Board with their jobs
Darling said another improvement was that bank boards were now paying proper attention to what goes on.
“Board members realise they are not just there for the lunch now. They are there to ask serious questions. And it is being realised that it is a big challenge for boards to understand what is going on. Banks are only as strong as the people in charge,” he said.
Bill Rhodes, former vice-chairman of Citigroup and the co-author of a recent G30 report on bank boards’ relationships with supervisors, shares the view that internal supervision is key.
“Capital and liquidity are all-important in ensuring the safety and soundness of banks,” Rhodes said.
“However culture, particularly risk culture, is also of extreme importance.
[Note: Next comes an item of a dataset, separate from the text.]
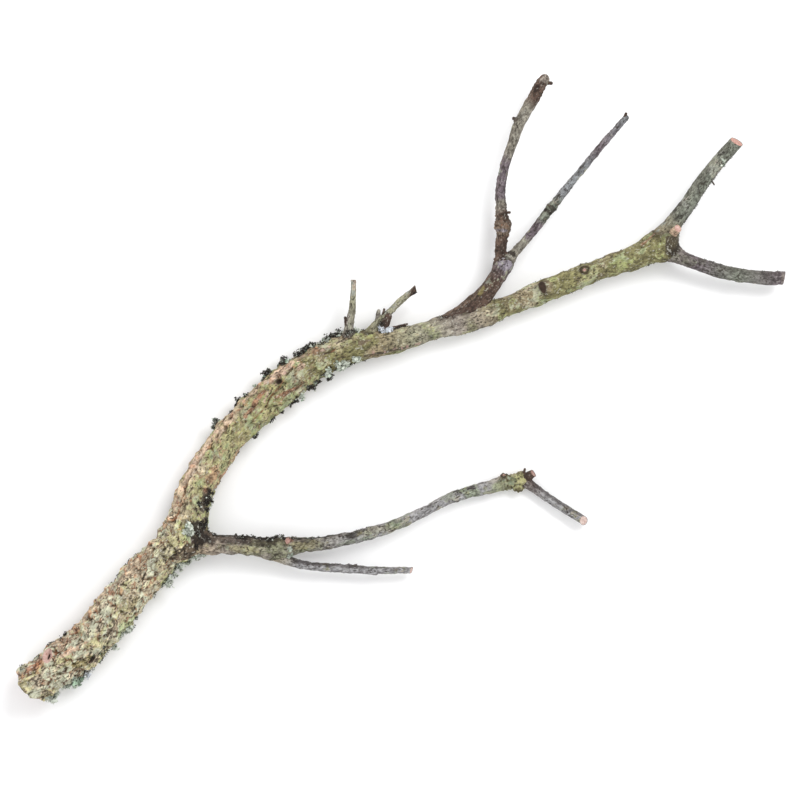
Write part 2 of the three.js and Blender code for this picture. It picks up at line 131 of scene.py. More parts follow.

In addition to having a strong management team, it is also essential for these purposes to ensure that boards of directors have strong oversight.”
In the end, the scope of all these changes may have made it unlikely for another crisis to hit – an admittedly daring idea just five years out from the global financial meltdown.
“Practical risk factors have been reduced,” said Sullivan & Cromwell’s Cohen. “Capital levels and liquidity levels are much higher, and supervision is much tighter. Banks are considerably less vulnerable.”